**TASK GOAL**
Quote, without change, all of the lines that follow.

**DATA**
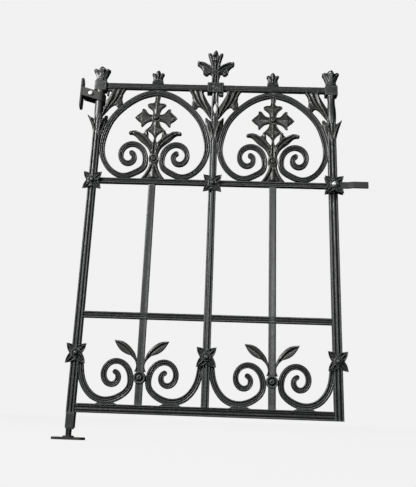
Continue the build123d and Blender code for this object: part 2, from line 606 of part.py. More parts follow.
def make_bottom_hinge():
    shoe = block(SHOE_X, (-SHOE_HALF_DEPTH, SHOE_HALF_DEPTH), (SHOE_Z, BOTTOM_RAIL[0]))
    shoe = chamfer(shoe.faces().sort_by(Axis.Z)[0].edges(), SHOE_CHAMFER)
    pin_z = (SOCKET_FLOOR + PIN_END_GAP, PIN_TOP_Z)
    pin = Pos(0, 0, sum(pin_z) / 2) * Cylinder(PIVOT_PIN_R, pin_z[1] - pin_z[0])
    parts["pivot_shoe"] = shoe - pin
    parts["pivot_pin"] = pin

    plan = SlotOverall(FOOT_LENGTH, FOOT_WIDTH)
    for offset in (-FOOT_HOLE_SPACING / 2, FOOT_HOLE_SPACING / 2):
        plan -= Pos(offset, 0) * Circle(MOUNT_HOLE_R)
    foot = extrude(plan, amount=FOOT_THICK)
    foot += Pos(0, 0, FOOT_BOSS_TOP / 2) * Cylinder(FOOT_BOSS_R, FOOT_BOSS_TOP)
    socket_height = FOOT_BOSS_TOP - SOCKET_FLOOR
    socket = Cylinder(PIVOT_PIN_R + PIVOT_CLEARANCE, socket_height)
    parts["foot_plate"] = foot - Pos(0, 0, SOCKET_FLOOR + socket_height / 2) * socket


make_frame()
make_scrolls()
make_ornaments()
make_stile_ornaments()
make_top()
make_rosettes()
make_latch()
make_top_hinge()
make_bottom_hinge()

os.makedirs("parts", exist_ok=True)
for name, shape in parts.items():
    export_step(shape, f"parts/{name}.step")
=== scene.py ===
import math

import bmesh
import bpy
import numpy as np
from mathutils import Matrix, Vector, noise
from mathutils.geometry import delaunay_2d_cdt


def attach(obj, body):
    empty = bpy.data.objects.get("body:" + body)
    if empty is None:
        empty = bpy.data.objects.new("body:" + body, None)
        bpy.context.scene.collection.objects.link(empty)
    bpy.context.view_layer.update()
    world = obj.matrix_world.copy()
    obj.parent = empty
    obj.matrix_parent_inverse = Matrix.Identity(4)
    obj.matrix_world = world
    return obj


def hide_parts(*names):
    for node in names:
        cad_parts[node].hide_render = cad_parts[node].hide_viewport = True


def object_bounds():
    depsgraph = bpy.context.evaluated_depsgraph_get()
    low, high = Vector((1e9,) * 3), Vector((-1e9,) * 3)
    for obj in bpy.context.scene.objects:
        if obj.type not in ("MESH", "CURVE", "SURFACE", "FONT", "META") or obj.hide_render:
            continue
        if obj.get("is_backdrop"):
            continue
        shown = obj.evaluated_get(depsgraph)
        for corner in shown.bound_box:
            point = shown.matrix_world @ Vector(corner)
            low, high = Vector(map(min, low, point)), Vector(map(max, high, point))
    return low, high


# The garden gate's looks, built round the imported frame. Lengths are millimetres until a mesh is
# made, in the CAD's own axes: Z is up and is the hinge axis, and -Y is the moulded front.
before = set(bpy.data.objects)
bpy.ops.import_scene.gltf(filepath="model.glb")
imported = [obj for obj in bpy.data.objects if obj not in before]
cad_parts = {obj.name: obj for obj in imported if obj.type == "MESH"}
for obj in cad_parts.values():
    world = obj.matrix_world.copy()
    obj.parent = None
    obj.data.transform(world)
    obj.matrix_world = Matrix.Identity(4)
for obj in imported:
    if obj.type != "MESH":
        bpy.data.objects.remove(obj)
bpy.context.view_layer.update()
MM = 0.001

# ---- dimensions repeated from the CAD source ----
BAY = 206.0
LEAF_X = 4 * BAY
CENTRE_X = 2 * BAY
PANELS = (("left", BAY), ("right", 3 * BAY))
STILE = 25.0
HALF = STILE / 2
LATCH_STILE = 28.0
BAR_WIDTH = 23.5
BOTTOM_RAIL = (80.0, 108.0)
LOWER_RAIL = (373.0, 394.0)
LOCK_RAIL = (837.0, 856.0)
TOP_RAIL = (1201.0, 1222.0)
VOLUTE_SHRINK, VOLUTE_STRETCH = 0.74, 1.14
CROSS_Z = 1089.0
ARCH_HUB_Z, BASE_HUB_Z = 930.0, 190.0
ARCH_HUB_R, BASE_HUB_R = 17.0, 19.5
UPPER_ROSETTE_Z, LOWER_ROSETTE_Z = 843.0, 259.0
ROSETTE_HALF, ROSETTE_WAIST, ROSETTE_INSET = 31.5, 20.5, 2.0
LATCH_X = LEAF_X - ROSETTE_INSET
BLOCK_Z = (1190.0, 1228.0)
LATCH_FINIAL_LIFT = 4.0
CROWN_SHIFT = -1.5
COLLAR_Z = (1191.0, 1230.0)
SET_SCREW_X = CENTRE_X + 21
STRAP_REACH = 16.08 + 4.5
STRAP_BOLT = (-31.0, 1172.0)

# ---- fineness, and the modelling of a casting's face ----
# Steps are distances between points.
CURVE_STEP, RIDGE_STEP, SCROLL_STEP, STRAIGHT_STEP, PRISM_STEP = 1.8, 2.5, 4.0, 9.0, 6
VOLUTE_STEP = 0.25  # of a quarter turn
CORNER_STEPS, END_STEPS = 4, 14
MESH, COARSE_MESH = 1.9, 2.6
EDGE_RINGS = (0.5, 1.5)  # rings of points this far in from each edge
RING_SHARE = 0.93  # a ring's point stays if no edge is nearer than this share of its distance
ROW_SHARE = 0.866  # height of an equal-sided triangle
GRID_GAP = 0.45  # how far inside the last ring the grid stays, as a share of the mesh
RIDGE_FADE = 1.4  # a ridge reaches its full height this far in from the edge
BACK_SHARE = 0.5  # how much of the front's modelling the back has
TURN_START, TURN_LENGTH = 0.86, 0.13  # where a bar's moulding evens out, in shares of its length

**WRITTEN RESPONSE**
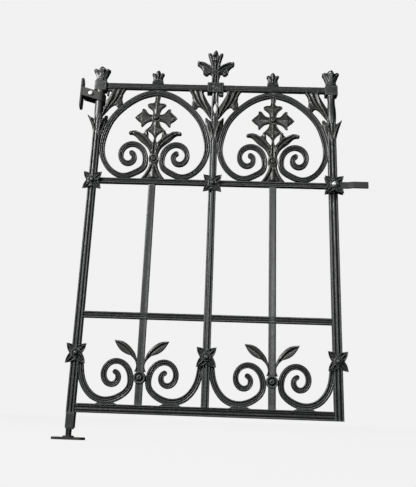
Continue the build123d and Blender code for this object: part 2, from line 606 of part.py. More parts follow.
def make_bottom_hinge():
    shoe = block(SHOE_X, (-SHOE_HALF_DEPTH, SHOE_HALF_DEPTH), (SHOE_Z, BOTTOM_RAIL[0]))
    shoe = chamfer(shoe.faces().sort_by(Axis.Z)[0].edges(), SHOE_CHAMFER)
    pin_z = (SOCKET_FLOOR + PIN_END_GAP, PIN_TOP_Z)
    pin = Pos(0, 0, sum(pin_z) / 2) * Cylinder(PIVOT_PIN_R, pin_z[1] - pin_z[0])
    parts["pivot_shoe"] = shoe - pin
    parts["pivot_pin"] = pin

    plan = SlotOverall(FOOT_LENGTH, FOOT_WIDTH)
    for offset in (-FOOT_HOLE_SPACING / 2, FOOT_HOLE_SPACING / 2):
        plan -= Pos(offset, 0) * Circle(MOUNT_HOLE_R)
    foot = extrude(plan, amount=FOOT_THICK)
    foot += Pos(0, 0, FOOT_BOSS_TOP / 2) * Cylinder(FOOT_BOSS_R, FOOT_BOSS_TOP)
    socket_height = FOOT_BOSS_TOP - SOCKET_FLOOR
    socket = Cylinder(PIVOT_PIN_R + PIVOT_CLEARANCE, socket_height)
    parts["foot_plate"] = foot - Pos(0, 0, SOCKET_FLOOR + socket_height / 2) * socket


make_frame()
make_scrolls()
make_ornaments()
make_stile_ornaments()
make_top()
make_rosettes()
make_latch()
make_top_hinge()
make_bottom_hinge()

os.makedirs("parts", exist_ok=True)
for name, shape in parts.items():
    export_step(shape, f"parts/{name}.step")
=== scene.py ===
import math

import bmesh
import bpy
import numpy as np
from mathutils import Matrix, Vector, noise
from mathutils.geometry import delaunay_2d_cdt


def attach(obj, body):
    empty = bpy.data.objects.get("body:" + body)
    if empty is None:
        empty = bpy.data.objects.new("body:" + body, None)
        bpy.context.scene.collection.objects.link(empty)
    bpy.context.view_layer.update()
    world = obj.matrix_world.copy()
    obj.parent = empty
    obj.matrix_parent_inverse = Matrix.Identity(4)
    obj.matrix_world = world
    return obj


def hide_parts(*names):
    for node in names:
        cad_parts[node].hide_render = cad_parts[node].hide_viewport = True


def object_bounds():
    depsgraph = bpy.context.evaluated_depsgraph_get()
    low, high = Vector((1e9,) * 3), Vector((-1e9,) * 3)
    for obj in bpy.context.scene.objects:
        if obj.type not in ("MESH", "CURVE", "SURFACE", "FONT", "META") or obj.hide_render:
            continue
        if obj.get("is_backdrop"):
            continue
        shown = obj.evaluated_get(depsgraph)
        for corner in shown.bound_box:
            point = shown.matrix_world @ Vector(corner)
            low, high = Vector(map(min, low, point)), Vector(map(max, high, point))
    return low, high


# The garden gate's looks, built round the imported frame. Lengths are millimetres until a mesh is
# made, in the CAD's own axes: Z is up and is the hinge axis, and -Y is the moulded front.
before = set(bpy.data.objects)
bpy.ops.import_scene.gltf(filepath="model.glb")
imported = [obj for obj in bpy.data.objects if obj not in before]
cad_parts = {obj.name: obj for obj in imported if obj.type == "MESH"}
for obj in cad_parts.values():
    world = obj.matrix_world.copy()
    obj.parent = None
    obj.data.transform(world)
    obj.matrix_world = Matrix.Identity(4)
for obj in imported:
    if obj.type != "MESH":
        bpy.data.objects.remove(obj)
bpy.context.view_layer.update()
MM = 0.001

# ---- dimensions repeated from the CAD source ----
BAY = 206.0
LEAF_X = 4 * BAY
CENTRE_X = 2 * BAY
PANELS = (("left", BAY), ("right", 3 * BAY))
STILE = 25.0
HALF = STILE / 2
LATCH_STILE = 28.0
BAR_WIDTH = 23.5
BOTTOM_RAIL = (80.0, 108.0)
LOWER_RAIL = (373.0, 394.0)
LOCK_RAIL = (837.0, 856.0)
TOP_RAIL = (1201.0, 1222.0)
VOLUTE_SHRINK, VOLUTE_STRETCH = 0.74, 1.14
CROSS_Z = 1089.0
ARCH_HUB_Z, BASE_HUB_Z = 930.0, 190.0
ARCH_HUB_R, BASE_HUB_R = 17.0, 19.5
UPPER_ROSETTE_Z, LOWER_ROSETTE_Z = 843.0, 259.0
ROSETTE_HALF, ROSETTE_WAIST, ROSETTE_INSET = 31.5, 20.5, 2.0
LATCH_X = LEAF_X - ROSETTE_INSET
BLOCK_Z = (1190.0, 1228.0)
LATCH_FINIAL_LIFT = 4.0
CROWN_SHIFT = -1.5
COLLAR_Z = (1191.0, 1230.0)
SET_SCREW_X = CENTRE_X + 21
STRAP_REACH = 16.08 + 4.5
STRAP_BOLT = (-31.0, 1172.0)

# ---- fineness, and the modelling of a casting's face ----
# Steps are distances between points.
CURVE_STEP, RIDGE_STEP, SCROLL_STEP, STRAIGHT_STEP, PRISM_STEP = 1.8, 2.5, 4.0, 9.0, 6
VOLUTE_STEP = 0.25  # of a quarter turn
CORNER_STEPS, END_STEPS = 4, 14
MESH, COARSE_MESH = 1.9, 2.6
EDGE_RINGS = (0.5, 1.5)  # rings of points this far in from each edge
RING_SHARE = 0.93  # a ring's point stays if no edge is nearer than this share of its distance
ROW_SHARE = 0.866  # height of an equal-sided triangle
GRID_GAP = 0.45  # how far inside the last ring the grid stays, as a share of the mesh
RIDGE_FADE = 1.4  # a ridge reaches its full height this far in from the edge
BACK_SHARE = 0.5  # how much of the front's modelling the back has
TURN_START, TURN_LENGTH = 0.86, 0.13  # where a bar's moulding evens out, in shares of its length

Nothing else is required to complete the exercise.